Duplicates are one of the most common data entry mistakes, and they’re annoying to clean up after the fact. Employee IDs, invoice numbers, and email addresses shouldn’t appear twice in the same column. Instead of scanning for duplicates manually, trying to highlight duplicates in Excel after the fact, or running a cleanup later, you can stop them at the point of entry.

You can use the following formula:

=COUNTIF($A:$A,A1)=1

This counts how many times the value in A1 appears in column A. If it appears exactly once, the entry is valid. If COUNTIF returns a value greater than 1, it means a duplicate already exists, and Excel blocks it.

For example, say you’re tracking order IDs in column A. You enter “ORD-1042” in A2, and it’s accepted because it’s the first instance. If someone tries entering “ORD-1042” again in A10, the validation kicks in and rejects it.

Using $A:$A as the range works fine for smaller datasets, but it forces Excel to scan the entire column. If you’re working with thousands of rows, narrowing the range to something like $A$2:$A$500 improves performance. It’s a small adjustment, but it matters on larger spreadsheets.

Force entries to follow a specific pattern or length

LEN and LEFT keep the data consistent

Inconsistent entries are a quiet problem. Someone types a 5-character product code where it should be 8, or skips the required prefix, and now your filter breaks downstream. Custom validation can enforce both length and pattern in one rule. For length, you can use the following formula:

=LEN(A2)=8

This rejects anything that isn’t exactly 8 characters. For a required prefix, use LEFT:

=LEFT(A2,3)=”PRD”

You can combine both conditions with AND to enforce them simultaneously:

=AND(LEN(A2)=8,LEFT(A2,3)=”PRD”)

For example, if your inventory system uses codes like “PRD-1047”, always 8 characters, always starting with “PRD”, then this formula ensures every entry follows that structure. Type “PRD-1047” and it’s accepted. Type “PR-1047” or “INV-1047” and Excel rejects it on the spot.

This is useful when multiple people work on the same spreadsheet. You can’t always control how carefully someone reads the formatting instructions, but you can make sure Excel enforces them regardless.

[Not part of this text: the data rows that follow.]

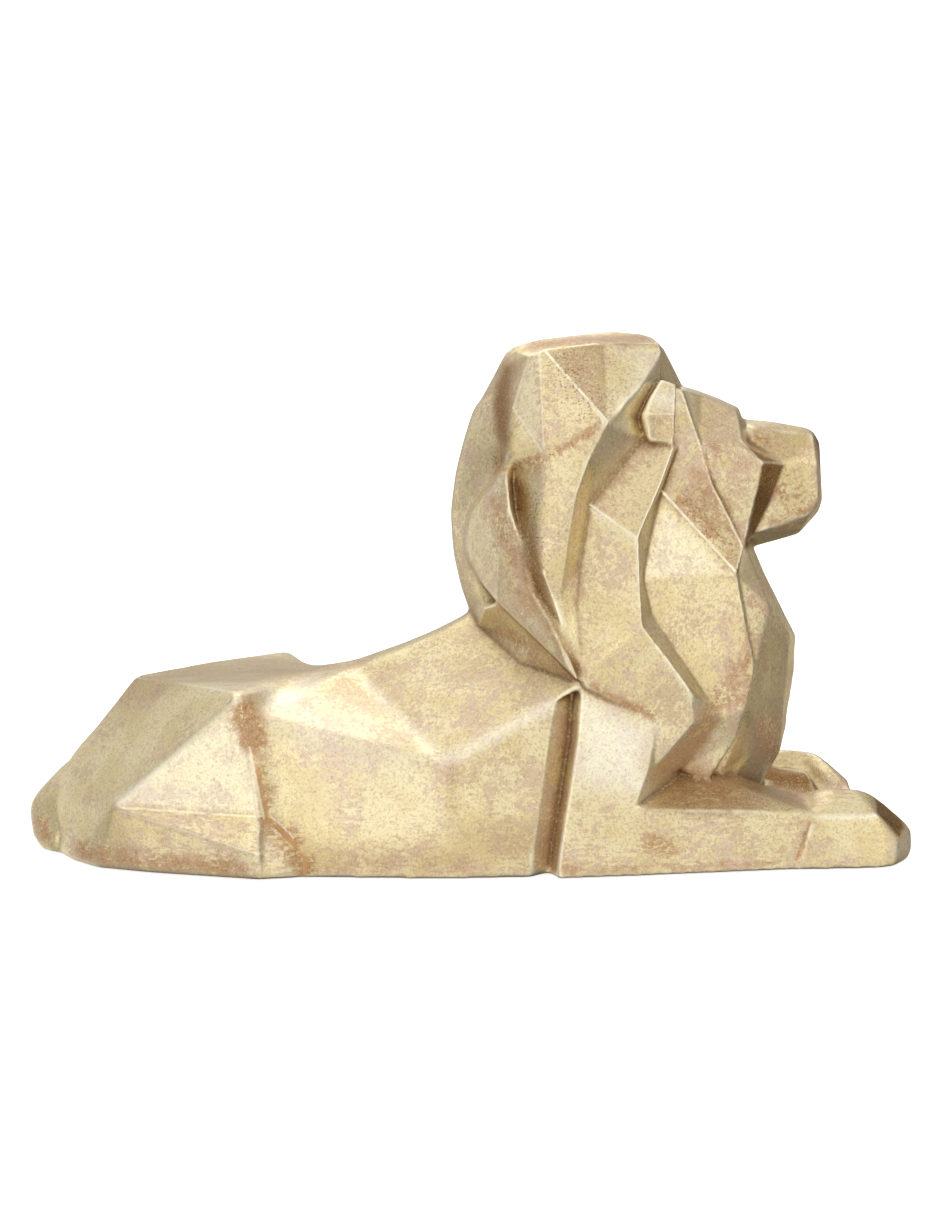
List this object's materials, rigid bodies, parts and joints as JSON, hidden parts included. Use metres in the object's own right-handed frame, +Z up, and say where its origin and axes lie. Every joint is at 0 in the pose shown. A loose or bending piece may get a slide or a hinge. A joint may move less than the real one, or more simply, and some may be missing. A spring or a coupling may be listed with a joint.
{
  "type": "lion figurine",
  "caption": "Reclining lion ornament with faceted planes and a rubbed gilt finish, lying on a flat underside with the head raised.",
  "frame": {"origin": "centre of the bounding box at the ground, on the middle plane of the animal", "axes": "+X from the rump to the paws, +Y to the animal's left, +Z up"},
  "size_m": [0.34, 0.134, 0.199],
  "materials": {
    "gilt": "champagne-gold leaf, rubbed through to a pinkish tan and rust-brown ground in the grooves"
  },
  "bodies": {
    "root": {"lion_figurine": "gilt"}
  },
  "joints": []
}
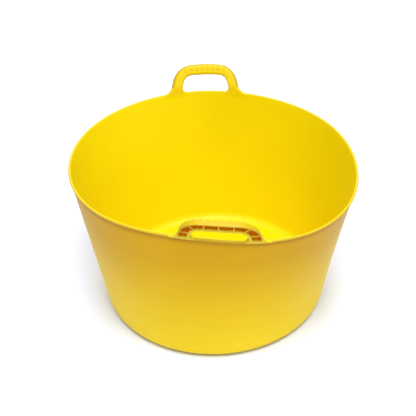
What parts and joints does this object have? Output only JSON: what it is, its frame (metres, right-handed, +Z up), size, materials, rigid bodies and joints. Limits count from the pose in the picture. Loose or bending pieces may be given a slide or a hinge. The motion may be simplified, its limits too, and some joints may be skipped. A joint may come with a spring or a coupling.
{
  "type": "flexible mixing tub",
  "caption": "Shallow round flexible plastic mixing tub with a rolled rim, tapered wall, rounded base corner and springy ribbed loop handles on opposite sides.",
  "frame": {"origin": "centre of the tub's base at ground level", "axes": "+Z up, +Y from the front handle to the rear handle, +X to the right seen from the front handle's side"},
  "size_m": [0.5152, 0.5414, 0.3462],
  "materials": {
    "tub_body": "satin moulded low-density polyethylene, faint turning rings outside",
    "handle": "satin moulded low-density polyethylene"
  },
  "bodies": {
    "tub": {"tub_floor": "tub_body", "base_corner": "tub_body", "side_wall": "tub_body", "rim_bead": "tub_body"},
    "front_handle": {"front_handle_root_left": "handle", "front_handle_root_right": "handle", "front_handle_leg_left": "handle", "front_handle_grip": "handle", "front_handle_leg_right": "handle", "front_handle_rib_1": "handle", "front_handle_rib_2": "handle", "front_handle_rib_3": "handle", "front_handle_rib_4": "handle", "front_handle_rib_5": "handle", "front_handle_rib_6": "handle", "front_handle_rib_7": "handle"},
    "rear_handle": {"rear_handle_root_left": "handle", "rear_handle_root_right": "handle", "rear_handle_leg_left": "handle", "rear_handle_grip": "handle", "rear_handle_leg_right": "handle", "rear_handle_rib_1": "handle", "rear_handle_rib_2": "handle", "rear_handle_rib_3": "handle", "rear_handle_rib_4": "handle", "rear_handle_rib_5": "handle", "rear_handle_rib_6": "handle", "rear_handle_rib_7": "handle"}
  },
  "joints": [
    {"name": "front_handle_flex", "type": "hinge", "parent": "tub", "child": "front_handle", "pos_m": [0.00185, -0.23947, 0.30255], "axis": [-0.9915, 0.1232, 0.0417], "range_deg": [-30, 60], "stiffness_Nm_per_rad": 2.5},
    {"name": "rear_handle_flex", "type": "hinge", "parent": "tub", "child": "rear_handle", "pos_m": [-0.00185, 0.23947, 0.30255], "axis": [0.9915, -0.1232, 0.0417], "range_deg": [-30, 60], "stiffness_Nm_per_rad": 2.5}
  ]
}
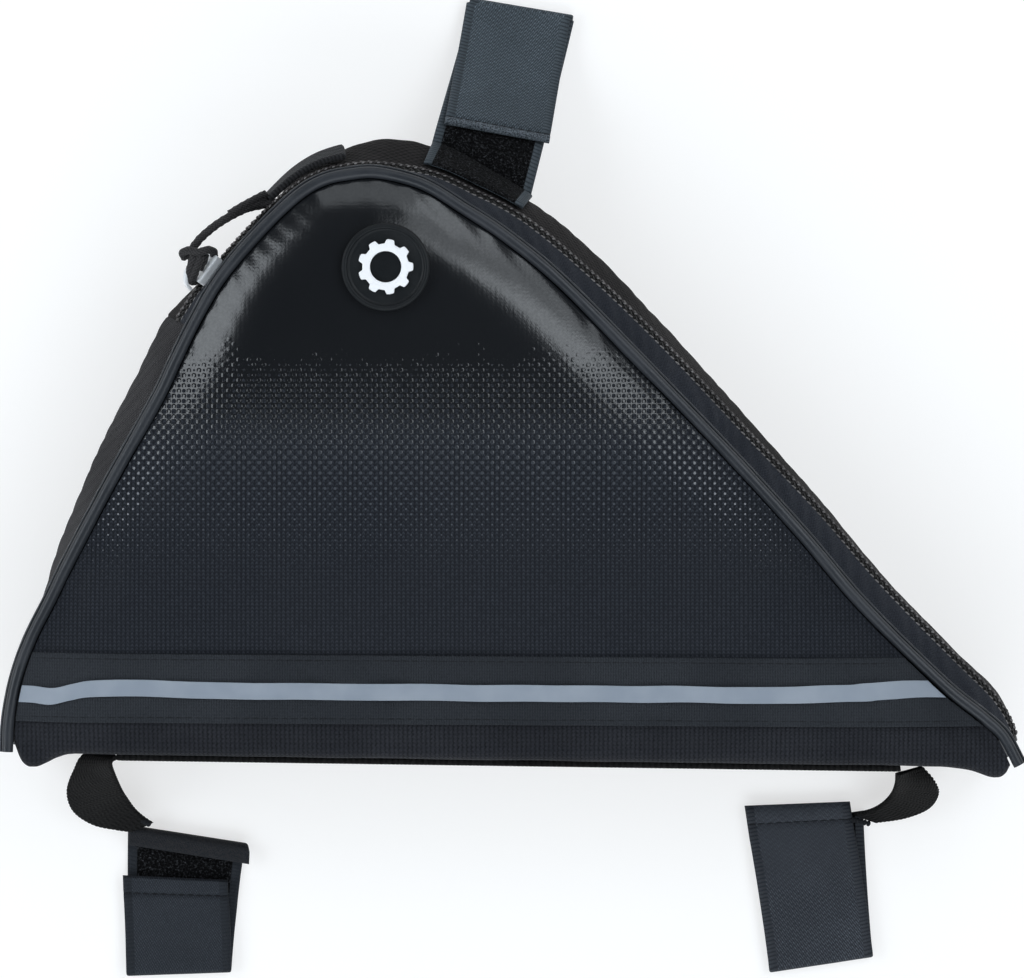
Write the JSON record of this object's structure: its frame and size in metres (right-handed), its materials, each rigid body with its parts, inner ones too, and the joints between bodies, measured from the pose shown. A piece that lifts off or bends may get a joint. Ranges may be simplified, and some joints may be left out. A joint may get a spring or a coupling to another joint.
{
  "type": "top tube bag",
  "caption": "Triangular top tube bag lying on its back: domed coated front, corded edges, curved coil zip, reflective ribbon, webbing and hook-and-loop straps",
  "frame": {"origin": "middle of the bag's footprint, on the surface it lies on", "axes": "+X along the base towards the long pointed end; +Y from the base to the rounded top; +Z is the thickness, from the back panel on the floor to the domed front"},
  "size_m": [0.2889, 0.2849, 0.0568],
  "materials": {
    "coated_cloth": "woven cloth with a glossy printed film that fades out downwards",
    "woven_cloth": "matte twill",
    "ribbed_cloth": "matte, fine upright ribs",
    "zip_tape": "matte knitted tape",
    "coil_plastic": "satin coil",
    "piping_cover": "satin coated cloth over a cord",
    "reflective_film": "grey reflective film",
    "badge_rubber": "soft matte rubber",
    "emblem_white": "matte white rubber",
    "webbing_yarn": "matte ribbed webbing",
    "hook_and_loop": "woven back with a slight sheen, looped pile inside",
    "slider_metal": "bright nickel plate",
    "cord_braid": "matte braided cord"
  },
  "bodies": {
    "root": {"front_panel": "coated_cloth", "back_panel": "woven_cloth", "base_wrap": "ribbed_cloth", "side_gusset": "woven_cloth", "front_zip_tape": "zip_tape", "back_gusset": "woven_cloth", "front_piping": "piping_cover", "back_piping": "piping_cover", "zip_chain": "coil_plastic", "zip_slider": "slider_metal", "pull_cord": "cord_braid", "pull_tab": "webbing_yarn", "front_ribbon": "ribbed_cloth", "reflective_stripe": "reflective_film", "badge": "badge_rubber", "badge_cog": "emblem_white", "base_webbing": "webbing_yarn", "left_tail": "webbing_yarn", "right_tail": "webbing_yarn", "left_strap": "hook_and_loop", "right_strap": "hook_and_loop", "top_strap": "hook_and_loop"}
  },
  "joints": []
}
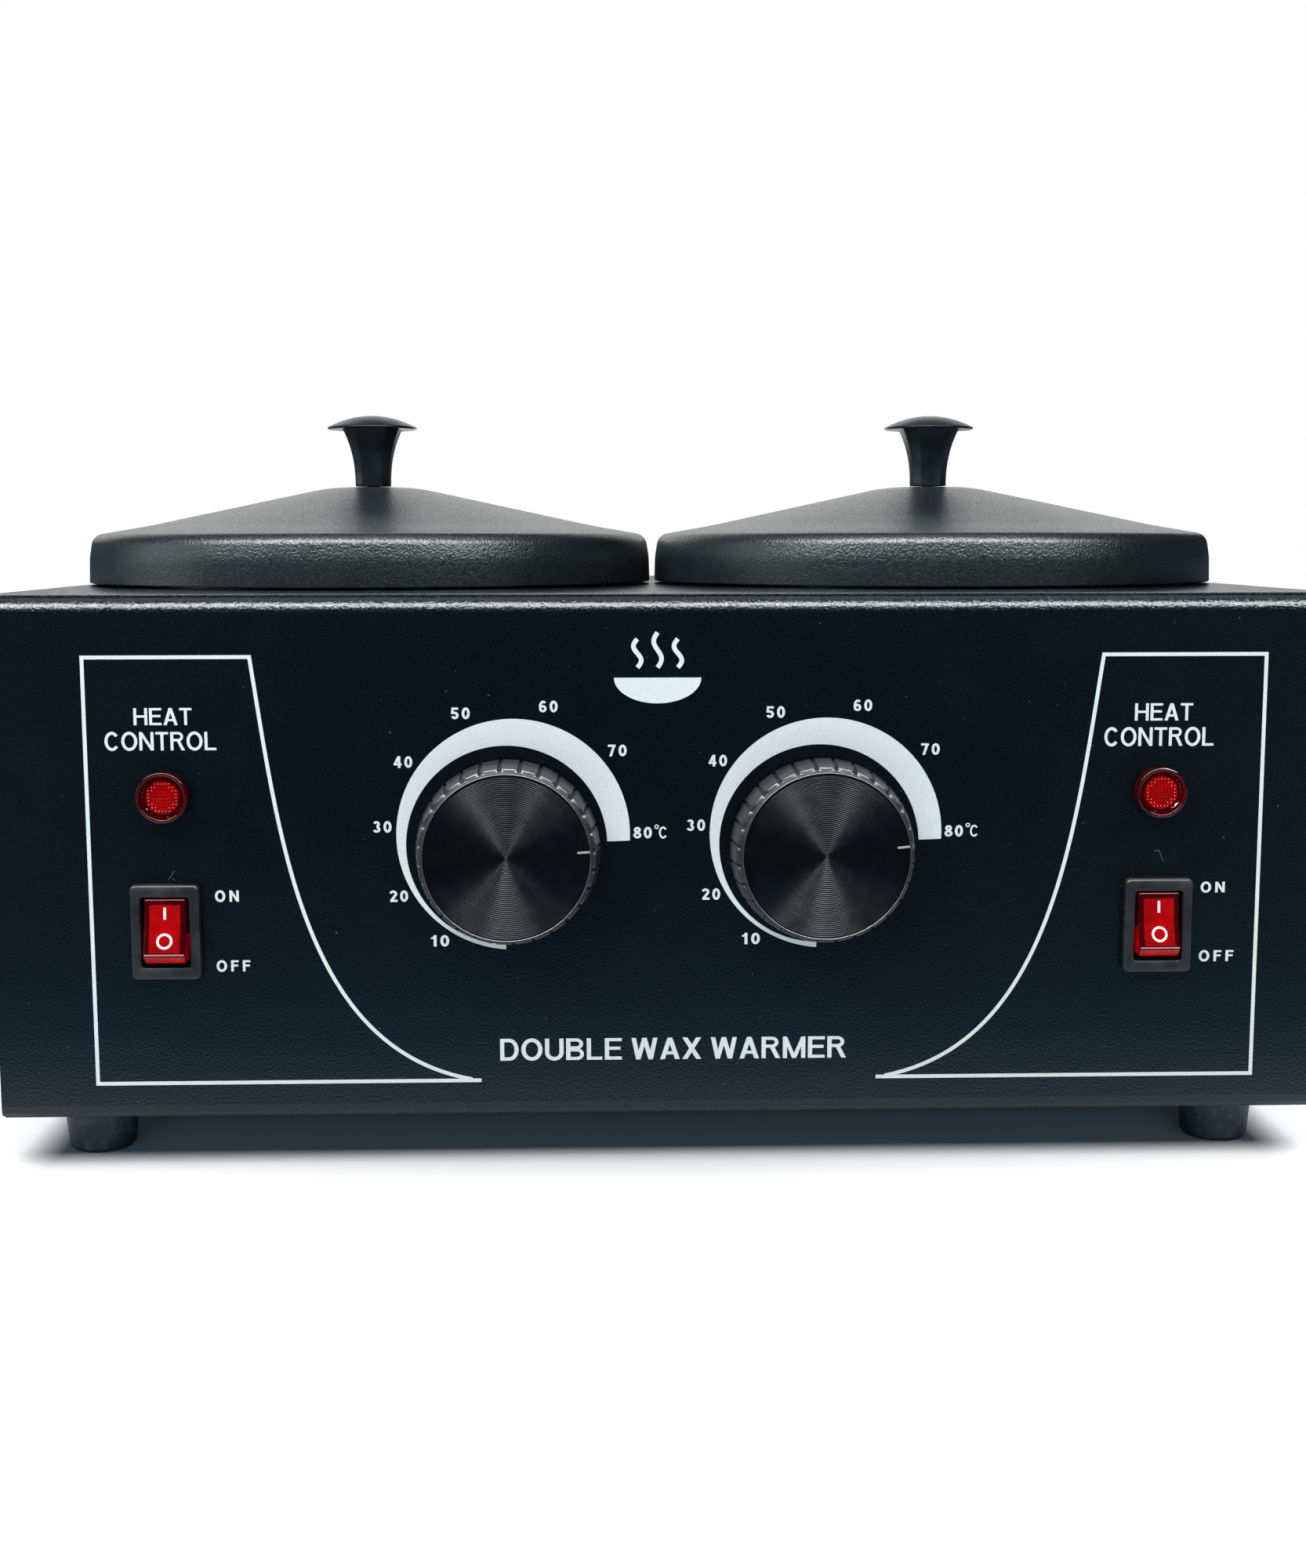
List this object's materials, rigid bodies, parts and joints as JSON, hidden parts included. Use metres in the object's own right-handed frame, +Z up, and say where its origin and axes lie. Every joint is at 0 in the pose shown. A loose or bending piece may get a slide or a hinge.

Restrict dates so no one enters anything in the past

TODAY() keeps your date entries forward-looking

A past date in a deadline or delivery column is almost always a mistake. Rather than catching these errors during review, you can block them outright with a simple formula:

=A2>=TODAY()

This ensures every date entered is either today or in the future. Since TODAY() recalculates automatically, the validation stays current without any manual updates. You can go further by restricting entries to a specific window. For example, if you only want dates within the next 30 days:

=AND(A2>=TODAY(),A2<=TODAY()+30)

This proves handy for scheduling forms where someone booking a meeting three months out would be just as wrong as entering yesterday’s date.

This validation only checks the entry at the time it’s typed. If someone enters tomorrow’s date today, it won’t retroactively flag it as invalid once that date passes. For that, you’d need conditional formatting as a secondary check.

These rules get stronger when you combine them

Stack multiple conditions for tighter control

Most examples covered here use a single condition, but AND and OR let you layer multiple checks into one formula. You could validate that a cell contains a future date, falls within budget, and follows a naming convention — all in a single rule. Pair that with custom error messages that explain exactly what went wrong, and you’ve built a spreadsheet that practically trains people to enter data correctly. From here, adding conditional formatting to visually flag borderline entries could be the next step.